What’s The 411 on Lancaster County Correctional Facility
This week, Lancaster County Commissioners approved several add alternates for the proposed Lancaster County Correctional Facility, including additional medical beds, work release space, support clusters for programming, central booking, and dedicated on-site maintenance space.
Us at the Bail Fund have spent years advocating for people impacted by incarceration, we think it’s important to acknowledge that these additions are preferable to cutting programming, healthcare, and reentry opportunities. If Lancaster County is moving forward with this project, those investments matter.
But they do not answer the larger questions.

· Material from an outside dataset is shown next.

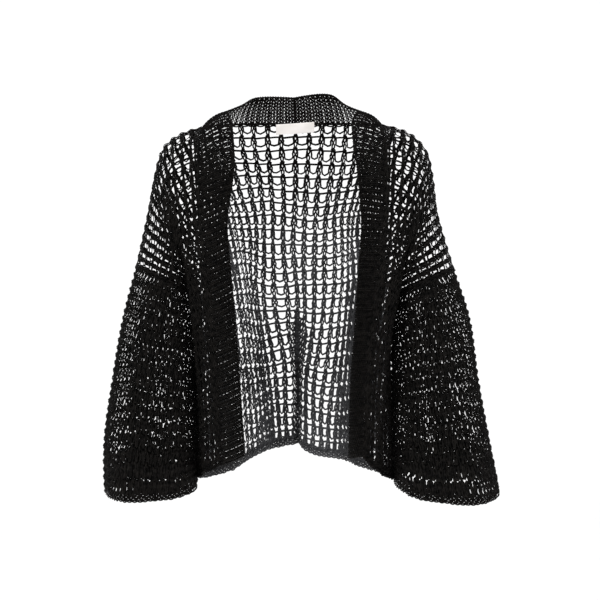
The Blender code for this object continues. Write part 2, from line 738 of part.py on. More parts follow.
def add_wall(name, points, normals, finish, wall=CLOTH_WALL, rise=None, ring=False):
    """One piece of cloth as a closed solid, half its wall to each side of its points."""
    columns, rows = points.shape[:2]
    outer_half = np.full(columns, wall / 2.0) + (0.0 if rise is None else rise)
    outer = points + normals * outer_half[:, None, None]
    inner = points - normals * wall / 2.0
    vertices = np.concatenate([outer.reshape(-1, 3), inner.reshape(-1, 3)])
    mesh = bpy.data.meshes.new(name)
    mesh.from_pydata(vertices.tolist(), [], wall_faces(columns, rows, ring))
    shape = bmesh.new()
    shape.from_mesh(mesh)
    bmesh.ops.recalc_face_normals(shape, faces=shape.faces)
    shape.to_mesh(mesh)
    shape.free()
    mesh.materials.append(finish)
    piece = bpy.data.objects.new(name, mesh)
    bpy.data.collections[COLLECTION].objects.link(piece)
    return piece


COLLECTION = "mesh_knit_cardigan"


def main():
    for old in list(bpy.data.objects):
        bpy.data.objects.remove(old, do_unlink=True)
    bpy.context.scene.collection.children.link(bpy.data.collections.new(COLLECTION))
    points, normals = back_wall()
    add_wall("back", points, normals, material("back_knit", YARN_BLACK, 0.62))
    for side in (RIGHT, LEFT):
        points, normals = front_wall(side)
        finish = material("front_knit_" + side.name, YARN_BLACK, 0.62)
        add_wall("front_" + side.name, points, normals, finish)
        points, normals = sleeve_wall(side)
        finish = material("sleeve_knit_" + side.name, YARN_BLACK, 0.62)
        add_wall("sleeve_" + side.name, points, normals, finish, ring=True)
        points, normals, rise = band_wall(side)
        finish = material("band_rib_" + side.name, BAND_BLACK, 0.58)
        add_wall("front_band_" + side.name, points, normals, finish, rise=rise)
    points, normals, rise = collar_wall()
    add_wall("collar", points, normals, material("collar_rib", BAND_BLACK, 0.58), rise=rise)
    points, normals = label_wall()
    add_wall("neck_label", points, normals, material("label_satin", LABEL_CREAM, 0.45), LABEL_WALL)


main()
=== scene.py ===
import math
from collections import namedtuple
from functools import partial

import bmesh
import bpy
import numpy as np
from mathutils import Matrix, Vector


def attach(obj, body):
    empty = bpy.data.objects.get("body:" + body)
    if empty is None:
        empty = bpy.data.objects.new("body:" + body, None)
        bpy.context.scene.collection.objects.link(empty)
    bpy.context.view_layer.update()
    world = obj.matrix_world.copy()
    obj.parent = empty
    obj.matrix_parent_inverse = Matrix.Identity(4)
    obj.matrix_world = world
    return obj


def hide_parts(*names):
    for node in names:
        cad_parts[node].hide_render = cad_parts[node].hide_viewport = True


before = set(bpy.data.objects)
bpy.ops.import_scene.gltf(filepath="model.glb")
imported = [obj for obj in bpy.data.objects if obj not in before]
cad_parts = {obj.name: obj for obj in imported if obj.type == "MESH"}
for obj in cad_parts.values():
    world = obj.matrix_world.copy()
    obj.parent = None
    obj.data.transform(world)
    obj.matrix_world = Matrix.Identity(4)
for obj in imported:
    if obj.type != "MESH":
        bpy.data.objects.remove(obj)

# Thickness of the solids' walls, and the gap between them
CLOTH_WALL = 0.003
LABEL_WALL = 0.0006
SEAM_GAP = 0.0003

# Ribs of the bands and the collar between the stations at which the solids are measured
RIBS_PER_FRONT_STATION = (2,) * 10 + (3,) * 13
RIBS_PER_NECK_STATION = (1, 1, 1, 1, 2, 2, 2, 2, 2, 2, 2)
STATIONS_TO_UNDERARM = 12

# How the back panel's width is shared between the neck and one shoulder
NECK_SHARE = 0.35
# How fast the rows change from the shoulder line's shape to the hem's
DRAPE_POWER = 1.2
BAND_CROWN = 0.005
# Share of a surface over which its direction is measured
STEP = 1e-3

# Neck label
LABEL_WIDTH = 0.062
LABEL_DROP = 0.0165
LABEL_RISE_RIGHT = 0.0010
LABEL_RISE_LEFT = 0.0052


Strip = namedtuple("Strip", "place seam free")
Ring = namedtuple("Ring", "place centre half_width half_depth outer_rise front_droop")
Fold = namedtuple("Fold", "place across half_width depth start full")
SleeveFold = namedtuple("SleeveFold", "place degrees half_degrees depth start full")

# The band runs from each shoulder down the front edge: seam edge, then free edge
RIGHT_BAND = (
    Strip("shoulder", (-0.1436, 0.0, 0.0), (-0.1035, -0.004, 0.025)),
    Strip("collarbone", (-0.144, -0.045, -0.022), (-0.0945, -0.05, -0.004)),
    Strip("upper chest", (-0.1426, -0.082, -0.078), (-0.0911, -0.086, -0.072)),
    Strip("chest", (-0.1384, -0.1, -0.15), (-0.1015, -0.078, -0.147)),
    Strip("bust", (-0.1295, -0.108, -0.225), (-0.096, -0.078, -0.225)),
    Strip("waist", (-0.122, -0.109, -0.307), (-0.089, -0.077, -0.307)),
    Strip("hip", (-0.116, -0.108, -0.389), (-0.0825, -0.076, -0.389)),
    Strip("hem", (-0.11, -0.105, -0.513), (-0.0762, -0.074, -0.503)),
)
LEFT_BAND = (
    Strip("shoulder", (0.1343, 0.0, 0.004), (0.096, -0.004, 0.026)),
    Strip("collarbone", (0.135, -0.045, -0.018), (0.086, -0.05, -0.002)),
    Strip("upper chest", (0.1353, -0.084, -0.08), (0.0935, -0.08, -0.072)),
    Strip("chest", (0.133, -0.101, -0.15), (0.1003, -0.073, -0.147)),
    Strip("bust", (0.1265, -0.108, -0.225), (0.0955, -0.074, -0.225)),
    Strip("waist", (0.1125, -0.109, -0.307), (0.0905, -0.071, -0.307)),
    Strip("hip", (0.1061, -0.108, -0.389), (0.0845, -0.07, -0.389)),
    Strip("hem", (0.1035, -0.105, -0.503), (0.0815, -0.068, -0.505)),
)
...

The proposed facility remains a project approaching half a billion dollars. At the same time, Lancaster County’s own data tells a complicated story about who is in our jail and why.
According to data highlighted through a Lancaster Bail fund partnership with the Prison Policy Initiative and the Vera Institute, Lancaster County experienced declining arrests, declining admissions, and a declining average daily population in recent years. The same data shows that nearly 70% of people in Lancaster County Prison were being held pretrial, meaning they had not been convicted of the charges keeping them incarcerated.
The data also revealed significant racial disparities. Black and Latino residents experienced substantially longer lengths of stay than their white counterparts. These disparities are not abstract. They translate into months and years of people’s lives spent behind bars while awaiting outcomes in the justice system.
The county has repeatedly described this facility as modern, rehabilitative, and wellness-focused. Yet many advocates remain concerned about design choices that prioritize cost savings over human-centered conditions.
Perhaps the most troubling aspect of the current design is the decision to move forward with housing units that do not include exterior windows in individual cells while relying primarily on skylights and common areas for access to natural light.
There are also concerns about the use of urban recreation yards. Having personally experienced Lancaster County Prison’s existing urban yards, I know they should not be confused with meaningful outdoor recreation. Concrete enclosures, black mold, spider webs, and limited connection to the natural world are not substitutes for intentional access to sunlight, fresh air, green space, and true outdoor activity.
If we are spending hundreds of millions of dollars to build a facility expected to serve Lancaster County for decades, we should be asking why we would recreate conditions we already know fall short.
There is a difference between value engineering a building and value engineering away the humanity of the people who will live inside it.
The Lancaster Bail Fund continues to believe that the safest communities are built through housing, healthcare, education, treatment, economic opportunity, and community support. While debates continue about the size and scope of this project, we will continue to advocate for transparency, accountability, and humane conditions for every person impacted by Lancaster County’s justice system.
The conversation is not over.
In many ways, it is only beginning.
Stay Blesed, Stay Safe, Stay Dangerous.